Most Disappointing: Norman Powell
Before running up on the big name awards, let’s touch on some of the sadder stuff this season. Without question, the mystery of Powell is this year’s biggest bummer. Coming into this season, it felt inevitable that Norm would get to start for the Raptors and be a big part of their identity moving forward. Now, however, it remains to be seen if there’s even still a place for him on this team.
Of course, we’ve all seen what Norm can do. He was the hero of two straight playoff runs. That counts — even if his shooting is still very streaky, and his decision-making is shaky at best. I don’t have an answer here, I just want Powell to get back to... his norm.
Runner-Up: Bruno Caboclo
Almost four years later, we never got any closer to unravelling what Bruno Caboclo could bring to Toronto in the NBA. All those jokes, and for what???
Most Disheartening: Lucas Nogueira
Bebe is arguably the easiest Raptor to root for, which makes his long absences from the court highly crushing. That said, when Nogueira enters a game, it’s to a decent amount of fanfare (online and IRL) and to a weird knuckleball-type effect. He can come in, change the team’s energy, make some wildly compelling plays — and then disappear.
It’s just disheartening that Nogueira remains the third centre on the Raptors, and does not appear to be any closer to claiming a more permanent spot on the team. The injuries that come almost every time he gets an extended run don’t help. And what’s worse: Nogueira seems to understand his (at times existential) predicament quite well. Bebe, we’re all cheering for you!
Runner-Up: Bruno Caboclo
Ditto for Bruno. I don’t have any bad words for the young Brazilian, even though he never quite worked out in Toronto. There’s also that 905 title though, that’s something at least.
And now the grand finale...
Sixth Man of the Year: Fred VanVleet
All you need to know about VanVleet winning this award is in the games he missed. Each and every time FVV sat a game — for whatever reason — the Raptors’ bench lacked organization and punch. They could still win without him, but the work always looked just a bit harder, the squad always looking a tad unsettled. That Toronto now trusts VanVleet to close games, to make the right play, to hit the big shot, is a testament not only to his tireless work ethic, but also his entire “bet on yourself” ethos. The Raptors (and the fanbase) are ready to go to war with Fred VanVleet — a statement no one saw coming at the start of the season.
Runner-Up: Pascal Siakam
We’ve gone over Siakam enough so I’ll just add this: I am very much invested in and excited for the future of Pascal in Toronto.
MVP: DeMar DeRozan
We take DeRozan for granted sometimes.
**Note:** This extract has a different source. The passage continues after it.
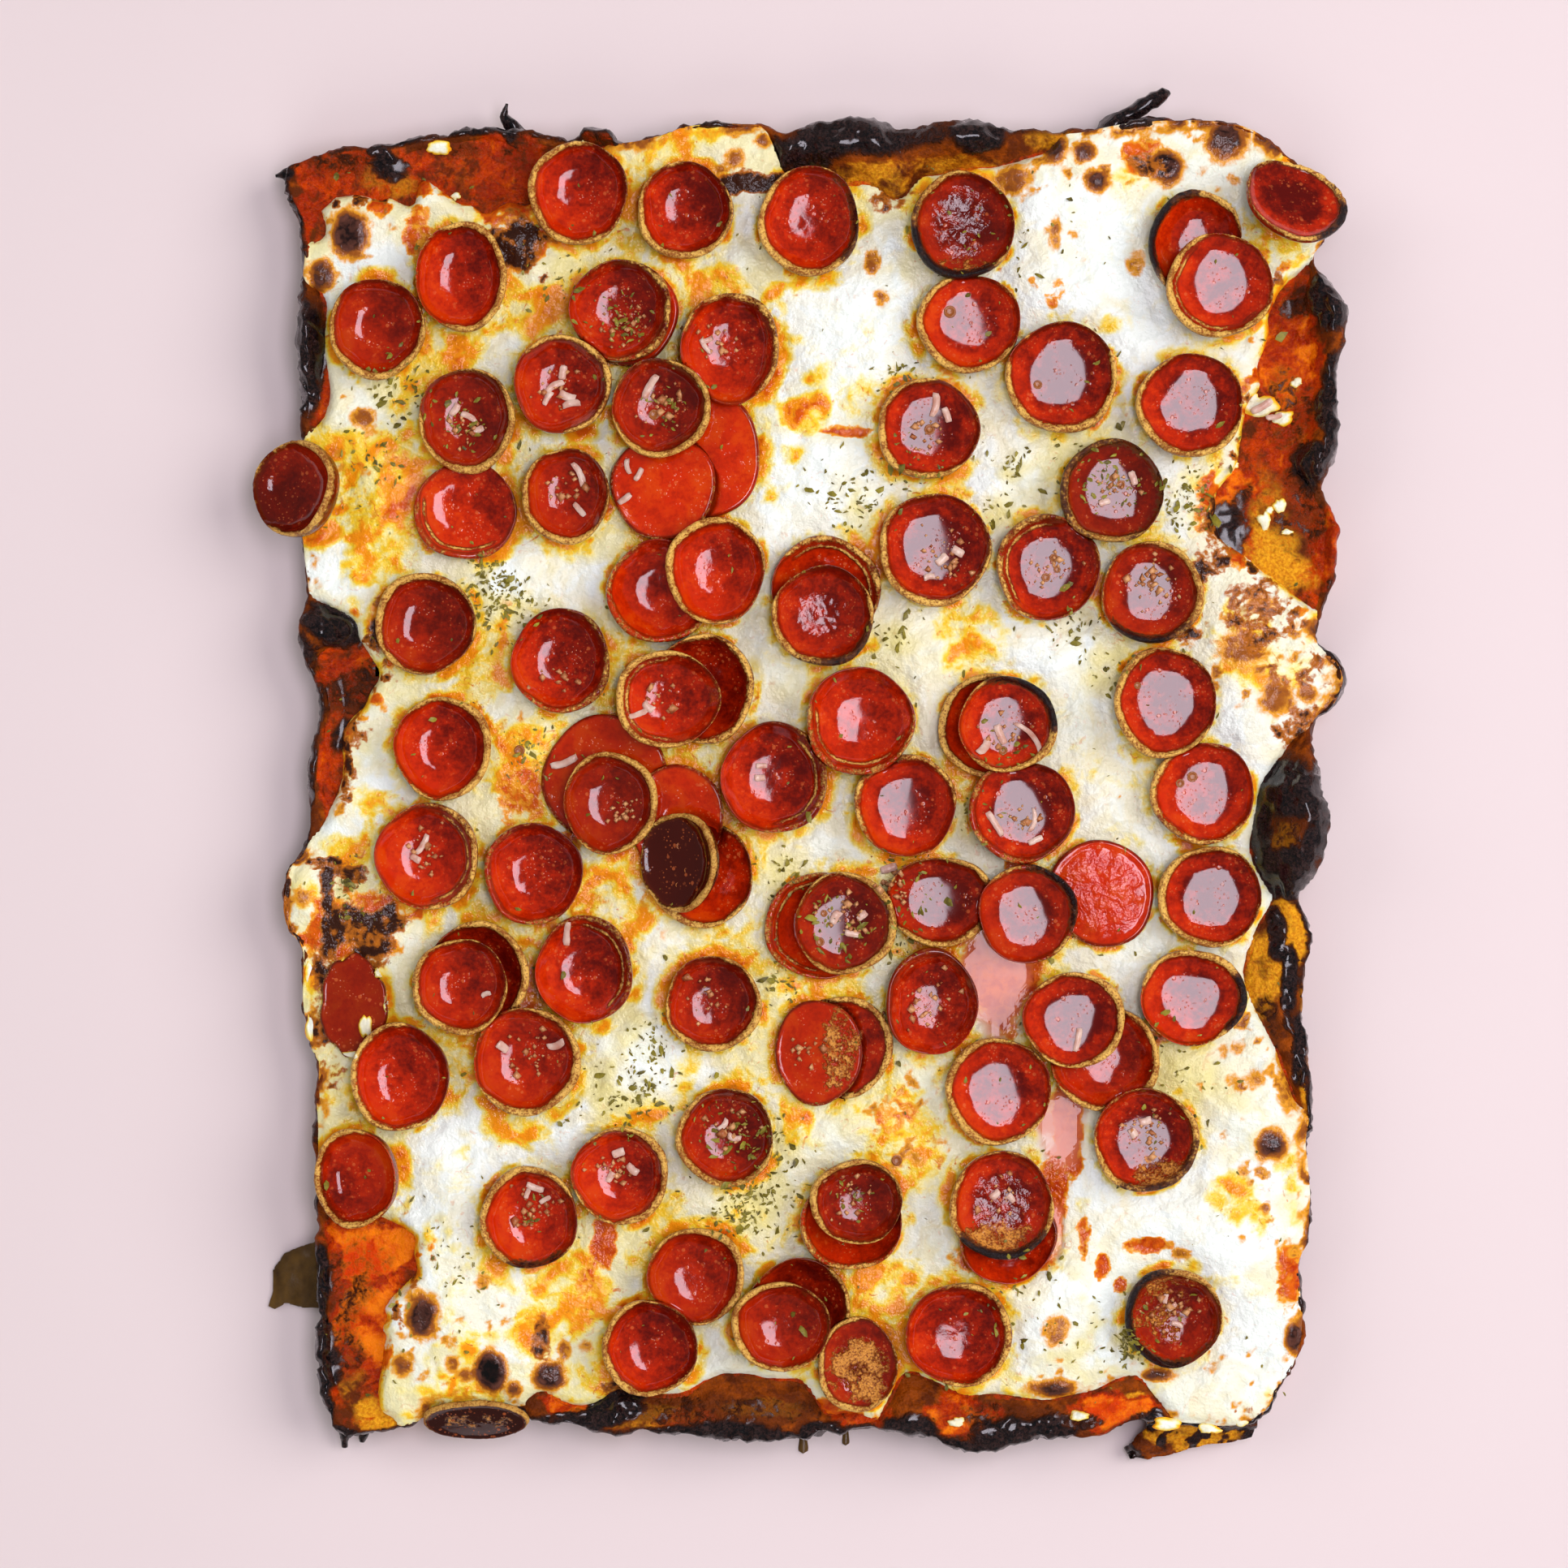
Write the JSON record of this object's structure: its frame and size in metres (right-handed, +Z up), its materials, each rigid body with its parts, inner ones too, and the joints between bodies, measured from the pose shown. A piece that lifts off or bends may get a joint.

Not every good player can identify his own weaknesses and then, through sheer will, turn them into strengths. DeRozan has been so good this season, we didn’t even blink when his scoring average dipped by four points. Shooting more efficiently from the field (and from three) will do that, of course. But averaging a career-high in assists (5.2), and exuding a certain belief in your teammates helps too.
DeRozan has been Toronto’s hero a few times this season, the go-to player who has delivered some electrifying moments (see the above highlight, or his 52 points against the Bucks on New Year’s Day). DeMar has become a big game player, and the Raptors have often needed him to do it all on the offensive end. That he can now actually do that, again, is a testament to DeRozan and his ability to reinvent himself. We take it for granted, but we shouldn’t: DeRozan is something special.
Runner-Up: Kyle Lowry
I think it’s summed up extremely well here. Lowry had to modify his entire sense of the game of basketball, and himself, this year. And while it’s taken time to get there, it’s the biggest change-up for the Raptors this season. It has also proven to be incredibly valuable indeed.